Collect all lines below with the string "attach".
START Data provided
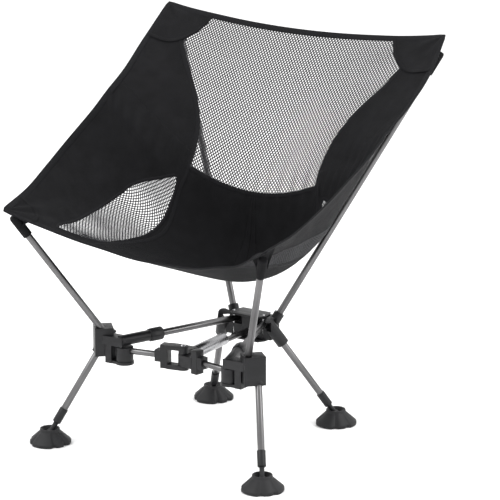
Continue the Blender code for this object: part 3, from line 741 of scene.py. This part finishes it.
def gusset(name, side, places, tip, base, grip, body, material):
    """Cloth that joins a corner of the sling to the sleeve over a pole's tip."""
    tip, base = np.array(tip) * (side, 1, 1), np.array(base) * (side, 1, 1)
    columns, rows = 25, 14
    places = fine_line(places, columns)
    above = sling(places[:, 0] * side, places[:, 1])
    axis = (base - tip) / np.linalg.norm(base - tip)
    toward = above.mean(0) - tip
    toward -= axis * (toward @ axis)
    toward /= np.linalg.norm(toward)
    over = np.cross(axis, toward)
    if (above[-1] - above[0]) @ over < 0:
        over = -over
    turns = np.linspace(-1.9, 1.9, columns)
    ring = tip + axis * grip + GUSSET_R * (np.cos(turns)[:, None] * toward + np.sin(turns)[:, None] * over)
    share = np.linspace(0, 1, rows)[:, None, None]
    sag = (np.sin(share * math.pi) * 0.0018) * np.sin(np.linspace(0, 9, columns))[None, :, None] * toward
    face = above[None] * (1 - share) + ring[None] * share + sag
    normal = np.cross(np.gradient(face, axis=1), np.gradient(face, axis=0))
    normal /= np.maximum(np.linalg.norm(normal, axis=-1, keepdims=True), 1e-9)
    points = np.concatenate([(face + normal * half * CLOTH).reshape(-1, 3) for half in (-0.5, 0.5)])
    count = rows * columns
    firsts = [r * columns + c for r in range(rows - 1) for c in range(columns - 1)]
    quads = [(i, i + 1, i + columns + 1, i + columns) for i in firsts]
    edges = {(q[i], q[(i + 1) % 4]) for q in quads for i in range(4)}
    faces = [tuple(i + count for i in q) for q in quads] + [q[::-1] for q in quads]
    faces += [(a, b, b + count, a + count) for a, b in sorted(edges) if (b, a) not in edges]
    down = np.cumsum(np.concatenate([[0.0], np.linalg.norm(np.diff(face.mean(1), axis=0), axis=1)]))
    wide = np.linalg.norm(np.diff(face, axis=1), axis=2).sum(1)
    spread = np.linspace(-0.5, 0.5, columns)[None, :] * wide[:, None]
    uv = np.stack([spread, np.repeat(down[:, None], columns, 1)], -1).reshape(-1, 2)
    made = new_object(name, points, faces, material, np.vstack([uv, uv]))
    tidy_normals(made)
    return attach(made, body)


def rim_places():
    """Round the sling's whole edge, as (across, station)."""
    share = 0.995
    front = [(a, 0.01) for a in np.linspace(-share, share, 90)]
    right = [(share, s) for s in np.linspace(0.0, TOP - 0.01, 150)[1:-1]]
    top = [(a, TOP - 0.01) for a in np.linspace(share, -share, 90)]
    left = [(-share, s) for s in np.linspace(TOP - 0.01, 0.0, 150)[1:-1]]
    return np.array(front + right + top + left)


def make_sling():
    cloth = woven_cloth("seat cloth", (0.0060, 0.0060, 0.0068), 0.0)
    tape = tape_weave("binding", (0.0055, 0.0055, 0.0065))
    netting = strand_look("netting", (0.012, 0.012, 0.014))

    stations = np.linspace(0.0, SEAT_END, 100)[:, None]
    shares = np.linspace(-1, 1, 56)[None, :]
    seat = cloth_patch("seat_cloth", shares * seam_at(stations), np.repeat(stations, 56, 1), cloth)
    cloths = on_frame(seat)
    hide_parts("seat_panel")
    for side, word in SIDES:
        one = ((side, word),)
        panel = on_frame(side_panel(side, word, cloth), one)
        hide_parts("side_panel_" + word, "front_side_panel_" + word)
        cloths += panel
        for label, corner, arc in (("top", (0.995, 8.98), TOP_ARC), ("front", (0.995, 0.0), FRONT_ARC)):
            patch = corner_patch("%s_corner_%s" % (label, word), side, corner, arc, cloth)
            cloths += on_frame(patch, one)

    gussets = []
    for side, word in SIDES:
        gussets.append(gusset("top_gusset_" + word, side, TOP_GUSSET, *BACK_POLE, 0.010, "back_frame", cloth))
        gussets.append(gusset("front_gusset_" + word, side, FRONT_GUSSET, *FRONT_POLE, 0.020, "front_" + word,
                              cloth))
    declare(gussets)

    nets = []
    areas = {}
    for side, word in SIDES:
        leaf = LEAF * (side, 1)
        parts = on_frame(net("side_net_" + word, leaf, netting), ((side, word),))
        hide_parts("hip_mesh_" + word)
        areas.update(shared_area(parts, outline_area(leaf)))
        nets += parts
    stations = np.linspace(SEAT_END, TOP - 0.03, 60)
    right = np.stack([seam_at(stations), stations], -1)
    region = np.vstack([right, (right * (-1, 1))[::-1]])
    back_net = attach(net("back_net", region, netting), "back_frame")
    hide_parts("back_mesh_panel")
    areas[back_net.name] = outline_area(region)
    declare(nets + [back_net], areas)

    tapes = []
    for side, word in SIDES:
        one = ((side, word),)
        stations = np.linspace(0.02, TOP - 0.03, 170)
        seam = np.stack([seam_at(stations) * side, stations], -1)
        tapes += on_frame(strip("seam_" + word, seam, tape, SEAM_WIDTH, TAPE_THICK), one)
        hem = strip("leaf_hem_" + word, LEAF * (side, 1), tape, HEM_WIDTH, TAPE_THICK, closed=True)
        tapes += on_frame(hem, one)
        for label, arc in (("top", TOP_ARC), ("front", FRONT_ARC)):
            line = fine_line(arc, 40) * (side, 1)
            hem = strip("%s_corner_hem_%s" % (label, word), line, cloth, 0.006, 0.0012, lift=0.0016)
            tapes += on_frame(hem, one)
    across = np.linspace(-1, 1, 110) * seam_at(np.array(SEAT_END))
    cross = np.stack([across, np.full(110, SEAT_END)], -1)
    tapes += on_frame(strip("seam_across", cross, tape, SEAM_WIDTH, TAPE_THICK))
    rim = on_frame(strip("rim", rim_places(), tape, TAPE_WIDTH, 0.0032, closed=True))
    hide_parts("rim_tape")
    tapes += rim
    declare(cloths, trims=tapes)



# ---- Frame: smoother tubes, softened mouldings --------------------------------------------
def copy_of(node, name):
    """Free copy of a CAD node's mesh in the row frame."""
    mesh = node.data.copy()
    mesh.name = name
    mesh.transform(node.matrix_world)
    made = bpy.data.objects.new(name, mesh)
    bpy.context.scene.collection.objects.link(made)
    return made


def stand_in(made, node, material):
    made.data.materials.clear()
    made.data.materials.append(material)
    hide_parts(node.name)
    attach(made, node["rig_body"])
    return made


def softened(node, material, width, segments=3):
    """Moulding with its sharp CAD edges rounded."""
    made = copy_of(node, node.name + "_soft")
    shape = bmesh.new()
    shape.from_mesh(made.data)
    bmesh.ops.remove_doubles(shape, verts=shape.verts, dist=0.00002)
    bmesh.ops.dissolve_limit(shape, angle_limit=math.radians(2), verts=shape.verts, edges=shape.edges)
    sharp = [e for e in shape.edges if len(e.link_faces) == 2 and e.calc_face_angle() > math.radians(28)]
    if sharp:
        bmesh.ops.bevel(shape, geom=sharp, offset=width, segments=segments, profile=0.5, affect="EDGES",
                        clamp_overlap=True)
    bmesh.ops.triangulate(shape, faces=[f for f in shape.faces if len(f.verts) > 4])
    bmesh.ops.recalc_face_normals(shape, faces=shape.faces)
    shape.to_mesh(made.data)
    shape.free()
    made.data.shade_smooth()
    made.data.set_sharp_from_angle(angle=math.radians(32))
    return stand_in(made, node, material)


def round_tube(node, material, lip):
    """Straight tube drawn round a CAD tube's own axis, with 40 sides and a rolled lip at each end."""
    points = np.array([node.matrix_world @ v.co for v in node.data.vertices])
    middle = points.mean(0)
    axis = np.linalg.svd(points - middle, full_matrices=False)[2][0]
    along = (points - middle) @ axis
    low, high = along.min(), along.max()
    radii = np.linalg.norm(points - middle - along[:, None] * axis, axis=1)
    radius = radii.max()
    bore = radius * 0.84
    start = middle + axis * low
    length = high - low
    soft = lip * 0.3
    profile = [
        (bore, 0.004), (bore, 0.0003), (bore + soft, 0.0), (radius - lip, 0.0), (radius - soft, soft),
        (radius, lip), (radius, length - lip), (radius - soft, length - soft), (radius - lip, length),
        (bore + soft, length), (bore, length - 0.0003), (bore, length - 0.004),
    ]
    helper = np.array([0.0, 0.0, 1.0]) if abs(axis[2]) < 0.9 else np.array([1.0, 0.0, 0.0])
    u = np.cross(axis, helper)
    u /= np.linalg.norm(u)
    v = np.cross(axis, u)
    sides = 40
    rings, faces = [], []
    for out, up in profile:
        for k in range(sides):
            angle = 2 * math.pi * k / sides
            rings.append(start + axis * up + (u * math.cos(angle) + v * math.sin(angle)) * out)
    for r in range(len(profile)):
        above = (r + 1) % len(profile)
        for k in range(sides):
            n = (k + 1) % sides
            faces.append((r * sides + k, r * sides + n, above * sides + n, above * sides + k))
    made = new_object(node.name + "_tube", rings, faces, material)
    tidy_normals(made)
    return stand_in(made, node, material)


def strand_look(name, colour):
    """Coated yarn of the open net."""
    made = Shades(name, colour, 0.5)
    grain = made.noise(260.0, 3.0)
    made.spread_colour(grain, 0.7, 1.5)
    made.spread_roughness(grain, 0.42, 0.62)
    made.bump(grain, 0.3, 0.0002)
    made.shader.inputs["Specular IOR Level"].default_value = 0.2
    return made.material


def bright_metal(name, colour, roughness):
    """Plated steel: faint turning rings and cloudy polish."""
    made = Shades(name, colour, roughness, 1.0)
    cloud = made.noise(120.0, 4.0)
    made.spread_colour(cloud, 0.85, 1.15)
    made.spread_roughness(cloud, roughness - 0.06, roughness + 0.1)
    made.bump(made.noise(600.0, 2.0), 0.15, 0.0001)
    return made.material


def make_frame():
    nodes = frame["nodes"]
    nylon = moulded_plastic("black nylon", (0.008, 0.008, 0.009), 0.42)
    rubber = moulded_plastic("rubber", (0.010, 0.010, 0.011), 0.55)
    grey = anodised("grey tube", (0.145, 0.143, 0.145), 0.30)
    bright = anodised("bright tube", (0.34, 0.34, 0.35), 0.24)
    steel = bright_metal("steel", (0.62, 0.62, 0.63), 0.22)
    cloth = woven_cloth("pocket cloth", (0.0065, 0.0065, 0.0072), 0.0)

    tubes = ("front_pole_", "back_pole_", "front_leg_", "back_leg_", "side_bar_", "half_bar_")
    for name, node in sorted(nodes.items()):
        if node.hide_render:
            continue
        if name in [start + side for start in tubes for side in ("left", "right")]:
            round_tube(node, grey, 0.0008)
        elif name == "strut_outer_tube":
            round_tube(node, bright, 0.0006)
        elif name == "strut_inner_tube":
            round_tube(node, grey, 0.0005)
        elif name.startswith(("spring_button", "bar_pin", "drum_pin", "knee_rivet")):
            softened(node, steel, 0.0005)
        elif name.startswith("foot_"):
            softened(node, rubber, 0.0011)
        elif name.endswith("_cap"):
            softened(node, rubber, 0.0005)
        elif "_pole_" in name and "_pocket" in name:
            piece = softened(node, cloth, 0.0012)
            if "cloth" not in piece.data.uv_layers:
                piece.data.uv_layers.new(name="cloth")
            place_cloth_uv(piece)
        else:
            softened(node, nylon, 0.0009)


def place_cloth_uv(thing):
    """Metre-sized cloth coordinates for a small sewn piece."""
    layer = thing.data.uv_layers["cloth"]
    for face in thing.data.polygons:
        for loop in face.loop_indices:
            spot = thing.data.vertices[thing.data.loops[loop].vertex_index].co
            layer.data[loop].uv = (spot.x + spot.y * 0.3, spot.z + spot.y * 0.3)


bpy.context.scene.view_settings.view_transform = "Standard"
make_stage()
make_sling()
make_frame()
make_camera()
END Data provided
• **Response to the exercise**
    return attach(made, body)
    back_net = attach(net("back_net", region, netting), "back_frame")
    attach(made, node["rig_body"])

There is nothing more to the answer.